L’Accademia Italiana di Odontoiatria Protesica ha diffuso un decalogo destinato ai pazienti con il quale gli stessi dovrebbero essere in grado di giudicare il lavoro del proprio dentista.
Di per sè si tratta di una iniziativa che va nel senso dell’empowerment del paziente, del miglioramento delle sue conoscenze e del suo senso critico, che sono le reali difese nei confronti di low cost, abusivi e ciarlatani vari.
Quasi contemporaneamente Mannheimer diffonde i dati di una ricerca dalla quale emerge che la fiducia della popolazione italiana nei confronti del dentista è quasi plebiscitaria (98%).
I dati di Mannheimer coincidono con quelli di una ricerca fatta da noi in un comune del Veneto di prossima pubblicazione sul Dentista Moderno.
Ora: la cosa che mi lascia perplesso del decalogo di AIOP è che la sensazione che diffonde è quella di mettere la pulce nell’orecchio al paziente. Cioè: posto che evidentemente quei dieci punti non esauriscono il controllo di qualità di una protesi, che talvolta una protesi è fatta bene anche se qualcuno di quelli non viene rispettato e talaltra è fatta male anche se i dieci punti ci sono tutti, ora, posto tutto ciò, diffondere un messaggio del genere in una popolazione che comunque si fida di noi rischia di essere controproducente. Vai tu poi a spiegare ad un paziente che se la gengiva sanguina non è perchè la corona è fatta male, ma perchè si è dimenticato cosa sia il filo interdentale.
Perchè a dir la verità, i pazienti dovrebbero davvero fidarsi di noi solo perchè siamo iscritti ad un Ordine Professionale. Dovrebbero, cioè, perchè purtroppo lo sappiamo benissimo anche noi che l’iscrizione all’Ordine non garantisce alcuna qualità. Lo sappiamo anche noi purtroppo che l’Ordine forse si è un po’ perso nel labirinto degli ECM e dei CTU, per ricordarsi ancora quale dovrebbe essere la sua funzione.

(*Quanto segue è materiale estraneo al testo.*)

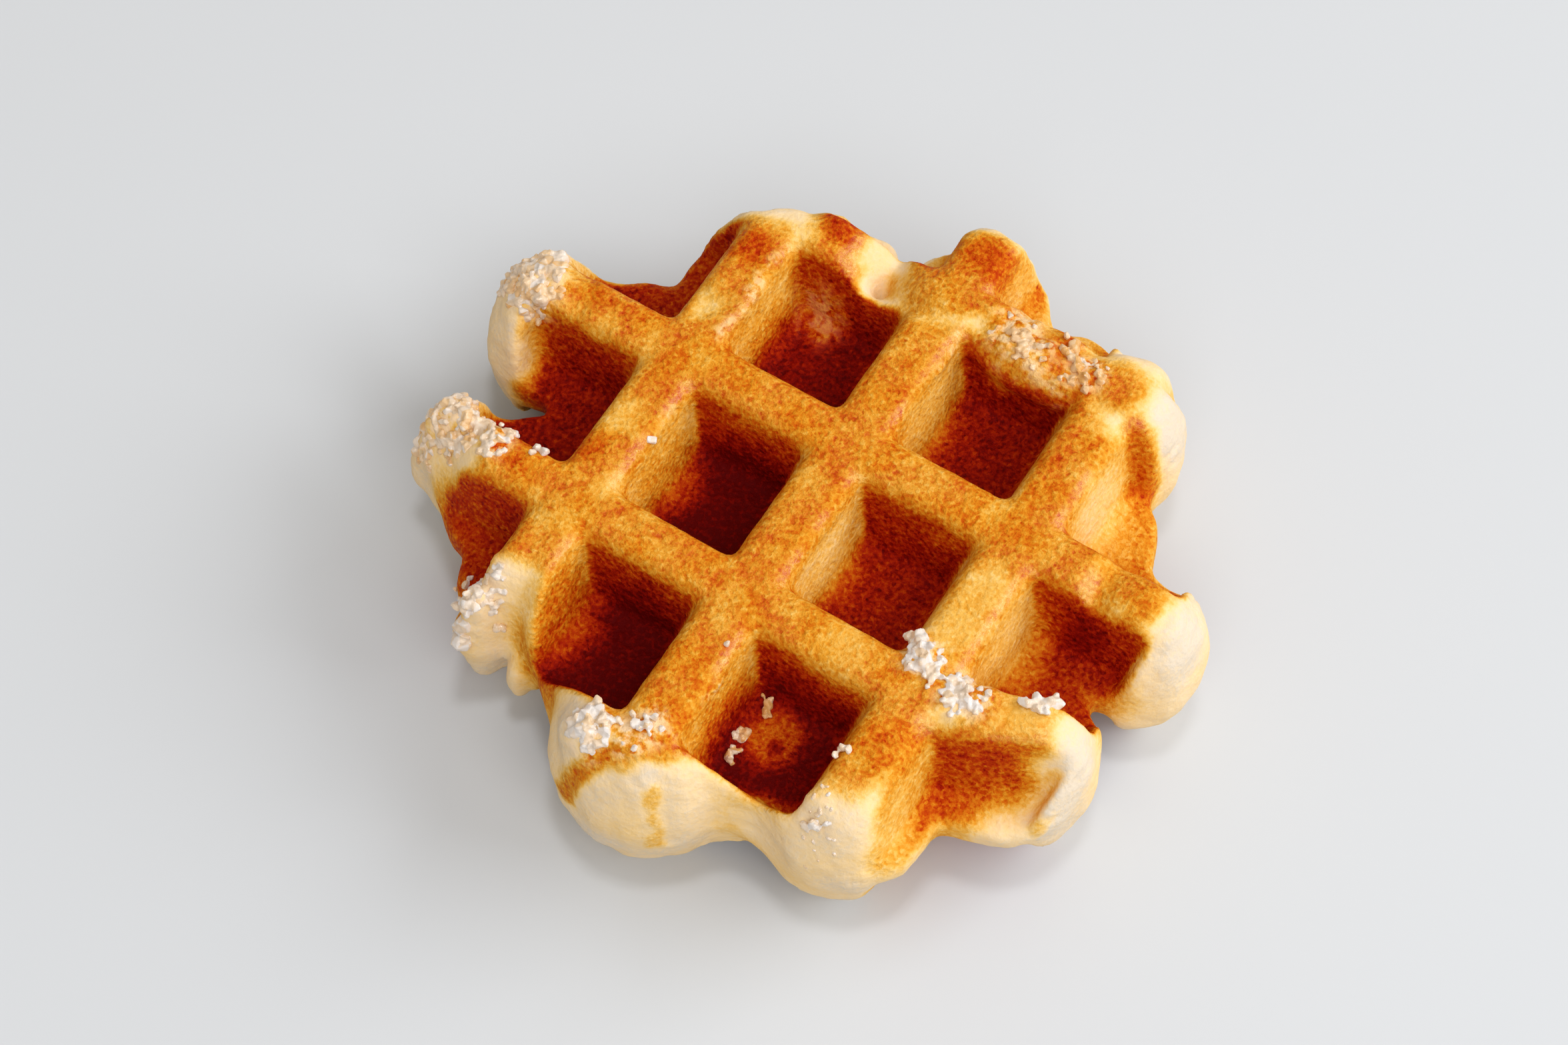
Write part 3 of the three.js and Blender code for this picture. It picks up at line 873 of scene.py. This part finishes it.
def kept(tree, name):
    """A number that was kept on the points."""
    return put(tree, "Attribute", attribute_name=name).outputs["Fac"]


def cells_of(tree, where, size):
    """A random grey in each cell of that size in millimetres."""
    return put(tree, "TexVoronoi", {"Vector": where, "Scale": 1 / (size * MM)}).outputs["Color"]


def bump_of(tree, height, strength, distance):
    inputs = {"Height": height, "Strength": strength, "Distance": distance * MM}
    return put(tree, "Bump", inputs).outputs[0]


def noise_of(tree, where, size, detail=2.0, rough=0.55):
    """Noise from 0 to 1 with features of that size in millimetres."""
    inputs = {"Vector": where, "Scale": 1 / (size * MM), "Detail": detail, "Roughness": rough}
    return put(tree, "TexNoise", inputs).outputs["Fac"]


def ramp(tree, factor, stops):
    """A colour from a list of places and colours."""
    made = put(tree, "ValToRGB", {"Fac": factor})
    elements = made.color_ramp.elements
    while len(elements) < len(stops):
        elements.new(0.5)
    for element, (at, colour) in zip(elements, stops):
        element.position = at
        element.color = (*colour, 1)
    return made.outputs["Color"]


def mix(tree, factor, a, b):
    """Colour a, turned into the constant colour b. The node's colours are inputs 6 and 7."""
    return put(tree, "Mix", {"Factor": factor, 6: a, 7: (*b, 1)}, data_type="RGBA").outputs[2]


def new_material(name):
    """A material, its nodes, its shader and the place on the object."""
    made = bpy.data.materials.new(name)
    made.use_nodes = True
    tree = made.node_tree
    shader = tree.nodes["Principled BSDF"]
    where = put(tree, "TexCoord").outputs["Object"]
    return made, tree, shader, where


# The colour of each tone, and of melted sugar on the crust.
TONES = (
    (0.0, (0.72, 0.60, 0.45)),
    (0.06, (0.85, 0.63, 0.36)),
    (0.12, (0.88, 0.61, 0.28)),
    (0.19, (0.86, 0.54, 0.17)),
    (0.28, (0.80, 0.43, 0.075)),
    (0.4, (0.72, 0.30, 0.022)),
    (0.5, (0.64, 0.205, 0.008)),
    (0.6, (0.57, 0.112, 0.003)),
    (0.7, (0.46, 0.045, 0.0012)),
    (0.8, (0.36, 0.014, 0.001)),
    (0.9, (0.22, 0.004, 0.001)),
    (1.0, (0.10, 0.0012, 0.001)),
)
SUGAR_FILM = (0.9, 0.63, 0.38)

# Sizes in millimetres of what the crust's speckle is made of, how much the second and third
# count, and what all three make up on average.
FINE = 0.6
MIDDLING = 2.4
GRAIN = 0.42
MIDDLING_SHARE = 0.3
GRAIN_SHARE = 0.35
AVERAGE = (1 + MIDDLING_SHARE + GRAIN_SHARE) / 2

# How strong the speckle is: a little on raw dough, whole on baked crust, half on the darkest.
SPECKLE_TONES = (0.1, 0.45)
SPECKLE_RAW = 0.1
SPECKLE_BAKED = 0.55
DARK_TONES = (0.8, 1.0)
DARK_SHARE = 0.5

# Melted sugar lies in patches of this size, makes the crust under it paler, and hides most of it.
FILM_PATCHES = 1.6
FILM_EDGE = (0.42, 0.56)
FILM_PALER = 0.5
FILM_HIDES = 0.85

# Relief too fine for the mesh: its depth in millimetres, how much the middling noise counts in
# it, and how much of it doesn't go with the speckle.
FINE_RELIEF = 0.5
RELIEF_MIDDLING = 1.2
RAW_RELIEF = 0.2

# The range of the fine noise, and the roughness that goes with it.
FINE_RANGE = (0.3, 0.7)
ROUGHNESS = (0.5, 0.7)


def speckle_on(tree, tone, fine, middling, grain, baked):
    """The tone with the speckle of the crust."""
    speckle = plus(tree, plus(tree, fine, middling, MIDDLING_SHARE), grain, GRAIN_SHARE)
    speckle = maths(tree, "SUBTRACT", AVERAGE, speckle)
    dark = spread(tree, tone, *DARK_TONES, 1.0, DARK_SHARE)
    return maths(tree, "ADD", tone, times(tree, times(tree, speckle, baked), dark), clamp=True)


def crust_colour(tree, where, toned):
    """The colour of the crust, with the melted sugar that lies on it, whose streaks on the shoulders
    are partly a painted highlight.
    """
    patchy = spread(tree, noise_of(tree, where, FILM_PATCHES, 3), *FILM_EDGE)
    sugary = times(tree, kept(tree, "film_and_highlight"), patchy)
    clear = maths(tree, "SUBTRACT", 1, times(tree, sugary, FILM_PALER))
    colour = ramp(tree, times(tree, toned, clear), TONES)
    return mix(tree, times(tree, times(tree, sugary, sugary), FILM_HIDES), colour, SUGAR_FILM)


def crust_material():
    made, tree, shader, where = new_material("baked crust")
    tone = kept(tree, "tone")
    fine = noise_of(tree, where, FINE, 3, 0.6)
    middling = noise_of(tree, where, MIDDLING)
    grain = cells_of(tree, where, GRAIN)
    baked = spread(tree, tone, *SPECKLE_TONES, SPECKLE_RAW, SPECKLE_BAKED)
    toned = speckle_on(tree, tone, fine, middling, grain, baked)
    tree.links.new(crust_colour(tree, where, toned), shader.inputs["Base Color"])
    tree.links.new(spread(tree, fine, *FINE_RANGE, *ROUGHNESS), shader.inputs["Roughness"])
    tree.links.new(kept(tree, "gloss"), shader.inputs["Coat Weight"])
    shader.inputs["Coat Roughness"].default_value = 0.3
    shader.inputs["Specular IOR Level"].default_value = 0.03
    height = plus(tree, fine, middling, RELIEF_MIDDLING)
    height = times(tree, height, maths(tree, "ADD", baked, RAW_RELIEF))
    bump = bump_of(tree, height, 0.8, FINE_RELIEF)
    tree.links.new(bump, shader.inputs["Normal"])
    tree.links.new(bump, shader.inputs["Coat Normal"])
    return made


# The sugar's colours, from clear crystals to brown melted ones.
SUGAR_TONES = (
    (0.35, (0.86, 0.78, 0.70)),
    (0.55, (0.86, 0.70, 0.53)),
    (0.8, (0.84, 0.58, 0.32)),
    (1.0, (0.80, 0.42, 0.12)),
)

# Sizes in millimetres of what mottles the sugar, how much each counts, and how much the melting.
CLOUD = 1.6
CRYSTAL = 1.1
CLOUD_SHARE = 0.4
CRYSTAL_SHARE = 0.6
AMBER_SHARE = 0.35
CRYSTAL_EDGES = 0.5  # how much the crystals' edges count in the relief
SUGAR_RELIEF = 0.15


def sugar_material():
    made, tree, shader, where = new_material("pearl sugar")
    cloudy = noise_of(tree, where, CLOUD, 3)
    crystal = cells_of(tree, where, CRYSTAL)
    mottled = plus(tree, times(tree, cloudy, CLOUD_SHARE), crystal, CRYSTAL_SHARE)
    brown = plus(tree, mottled, kept(tree, "amber"), AMBER_SHARE)
    tree.links.new(ramp(tree, brown, SUGAR_TONES), shader.inputs["Base Color"])
    shader.inputs["Roughness"].default_value = 0.25
    shader.inputs["IOR"].default_value = 1.5
    shader.inputs["Transmission Weight"].default_value = 0.15
    bump = bump_of(tree, plus(tree, cloudy, crystal, CRYSTAL_EDGES), 0.5, SUGAR_RELIEF)
    tree.links.new(bump, shader.inputs["Normal"])
    return made


FLOOR_COLOUR = (0.61, 0.62, 0.62, 1)


def floor_material():
    made, _, shader, _ = new_material("pale floor")
    shader.inputs["Base Color"].default_value = FLOOR_COLOUR
    shader.inputs["Roughness"].default_value = 0.6
    shader.inputs["Specular IOR Level"].default_value = 0.2
    return made


# ---------------------------------------------------------------- floor, light and camera

CAMERA_AZIMUTH = math.radians(32.18)  # from -Y towards +X
CAMERA_ELEVATION = math.radians(61.99)
CAMERA_DISTANCE = 393
CAMERA_TARGET = (-0.66, -1.7, THICK)  # on the grid's axes
LENS = 78.9
SENSOR = 36
LIGHTS = (
    # name, azimuth from +X towards +Y and elevation in degrees, then distance, width and height
    # in metres, and watts
    ("window", 40, 35, 1.7, 1.55, 1, 23.3),
    ("front", -45, 50, 1.2, 1.1, 0.7, 6.8),
    ("above", 0, 88, 1.2, 0.16, 0.16, 2.5),
)
DAYLIGHT = (0.97, 1, 1.06)
SKY = 0.37
SKY_COLOUR = (1, 0.93, 0.85, 1)


def direction(azimuth, elevation):
    """From the object towards a point seen at these angles, azimuth 0 along +X."""
    flat = math.cos(elevation)
    return Vector((math.cos(azimuth) * flat, math.sin(azimuth) * flat, math.sin(elevation)))


def add_camera():
    back = direction(CAMERA_AZIMUTH - math.pi / 2, CAMERA_ELEVATION)
    data = bpy.data.cameras.new("camera")
    data.lens = LENS
    data.sensor_width = SENSOR
    data.clip_start = 0.01
    camera = bpy.data.objects.new("camera", data)
    camera.location = Vector(to_frame(CAMERA_TARGET)) + back * CAMERA_DISTANCE * MM
    camera.rotation_euler = back.to_track_quat("Z", "Y").to_euler()
    bpy.context.scene.collection.objects.link(camera)
    bpy.context.scene.camera = camera


def add_lights():
    for name, azimuth, elevation, distance, width, height, watts in LIGHTS:
        towards = direction(math.radians(azimuth), math.radians(elevation))
        data = bpy.data.lights.new(name, "AREA")
        data.shape = "RECTANGLE"
        data.size = width
        data.size_y = height
        data.energy = watts
        data.color = DAYLIGHT
        light = bpy.data.objects.new(name, data)
        light.location = towards * distance
        light.rotation_euler = towards.to_track_quat("Z", "Y").to_euler()
        bpy.context.scene.collection.objects.link(light)
    world = bpy.data.worlds.new("studio")
    world.use_nodes = True
    background = world.node_tree.nodes["Background"]
    background.inputs["Color"].default_value = SKY_COLOUR
    background.inputs["Strength"].default_value = SKY
    bpy.context.scene.world = world


def add_floor():
    corners = np.array([(-1, -1, 0), (1, -1, 0), (1, 1, 0), (-1, 1, 0)], float)
    floor = mesh_object("floor", corners, np.array([(0, 1, 2, 3)]), False)
    floor.data.materials.append(floor_material())


# ---------------------------------------------------------------- the scene

crust, crust_points, crust_quads = make_crust()
crust.data.materials.append(crust_material())
sugar = make_sugar(crust_points, crust_quads)
sugar.data.materials.append(sugar_material())
for piece in (crust, sugar):
    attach(piece, "root")
    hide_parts("waffle")
    print(piece.name, sum(len(f.vertices) - 2 for f in piece.data.polygons), "triangles")

add_floor()
add_lights()
add_camera()
bpy.context.scene.view_settings.view_transform = "Standard"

In ogni caso la diffusione del decalogo dell’AIOP dovrebbe essere una occasione per riflettere.
Infatti su un altro sito leggiamo questa cosa:
Dopo il danno la beffa
Un Dottore chiede al nostro esperto, il dottor Paternoster se “Dopo un tentativo fallito di implantologia orale, senza che ne sia derivato alcun danno biologico e senza che sia stata pagata alcuna parcella, il dentista è tenuto a risarcire al paziente l’intera cura implantoprotesica presso altro studio odontoiatrico”. Ed ecco la risposta del nostro esperto: “Se l’attività preparatoria alla implantologia non ha mutato alcunché dello stato biologico del paziente non vi sarebbe risarcimento di un danno permanente ma eventualmente solo di quello temporaneo. Se invece detta attività non ha consentito più una riabilitazione protesica alternativa alla implantologia vi sarebbe il risarcimento del danno permanente provocato (anche eventualmente psichico) oppure delle spese per emendarlo (danno differenziale tra le spese sostenute o da sostenere e quelle che il paziente avrebbe comunque affrontato se l’attività preparatoria fosse andata a buon fine)”.
La cosa è estremamente sintomatica, in quanto manca il minimo di impostazione giuridica: quale responsabilità ha il medico nel riferito fallimento implantare? Questa è la domanda base. Se l’intervento non ha avuto successo ma tutto è stato fatto a regola d’arte, non solo il medico non deve risarcire nulla, ma il paziente è comunque tenuto al pagamento dell’onorario concordato. Se il medico venisse pagato solo in caso di successo, che assistenza potrebbero aspettarsi gli infartuati o i malati terminali?
E non si porti l’esempio delle prestazioni estetiche: è evidente che se un paziente chiede una prestazione estetica, ad esempio una faccetta perchè vuole un A2, e la faccetta non è A2, è chiaro che c’è una responsabilità. Ma ogni caso fa storia a sè, e le affermazioni del dottor Paternoster sono davvero pericolose quanto infondate. La presenza nel panorama editoriale di “esperti” del suo calibro rendono pericoloso il decalogo AIOP. La semplificazione va sempre bene, se presa cum grano salis. Altrimenti può essere estremamente pericolosa.